We’re seeing early prototypes of “live collaboration mode,” where AI agents annotate calls, summarize tickets as they unfold, and surface next-best actions without requiring a handoff. It’s not a relay race, it’s real-time tag-teaming.
Proactive CX: AI That Reaches Out First
The biggest leap may be in the proactive use of Agentic AI, systems that don’t just wait to be asked but actively seek out and solve customer issues.
Imagine a customer whose subscription is about to lapse. The AI agent detects the pattern, triggers a personalized reminder, offers a renewal incentive, and, if no action is taken, seamlessly escalates to a live agent for follow-up. No ticket, no hold time, just fluid, intelligent service.

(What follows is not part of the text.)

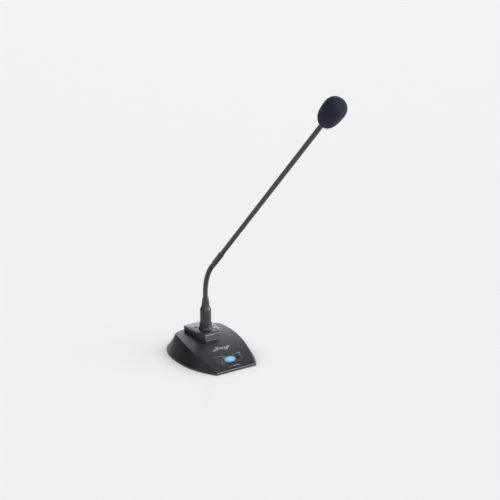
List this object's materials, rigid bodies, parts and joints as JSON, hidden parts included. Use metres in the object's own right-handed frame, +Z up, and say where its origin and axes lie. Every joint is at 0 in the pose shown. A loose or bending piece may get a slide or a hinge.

Proactive AI is still in its early days, but its potential for loyalty, retention and pre-emptive resolution is massive. The key challenge? Designing AI agents that know when to act and how often without feeling intrusive – a challenge some teams are now addressing with reinforcement learning-based guardrails.
Human-Centric Design in the Age of Autonomy
Perhaps the most overlooked shift: successful Agentic AI deployments are being driven not just by data scientists or IT but by CX designers and behavioral experts. Because once AI becomes autonomous, how it acts matters just as much as what it does.
We’re seeing a rise in role definition for digital agents complete with tone guidelines, escalation personas, and task ownership boundaries. Leading CX teams are creating “Agent Design Systems” that mirror the way UX teams build brand-aligned digital interfaces. The takeaway? In the era of Agentic AI, human-centric design is no longer a nice-to-have. It’s essential.
Agentic AI is more than an upgrade to existing bots; it represents a shift in philosophy from static, rules-based automation to dynamic, goal-oriented collaboration between humans and machines. As new co-execution models, proactive workflows, and AI-human orchestration strategies emerge, CX teams must move from implementing tools to designing systems.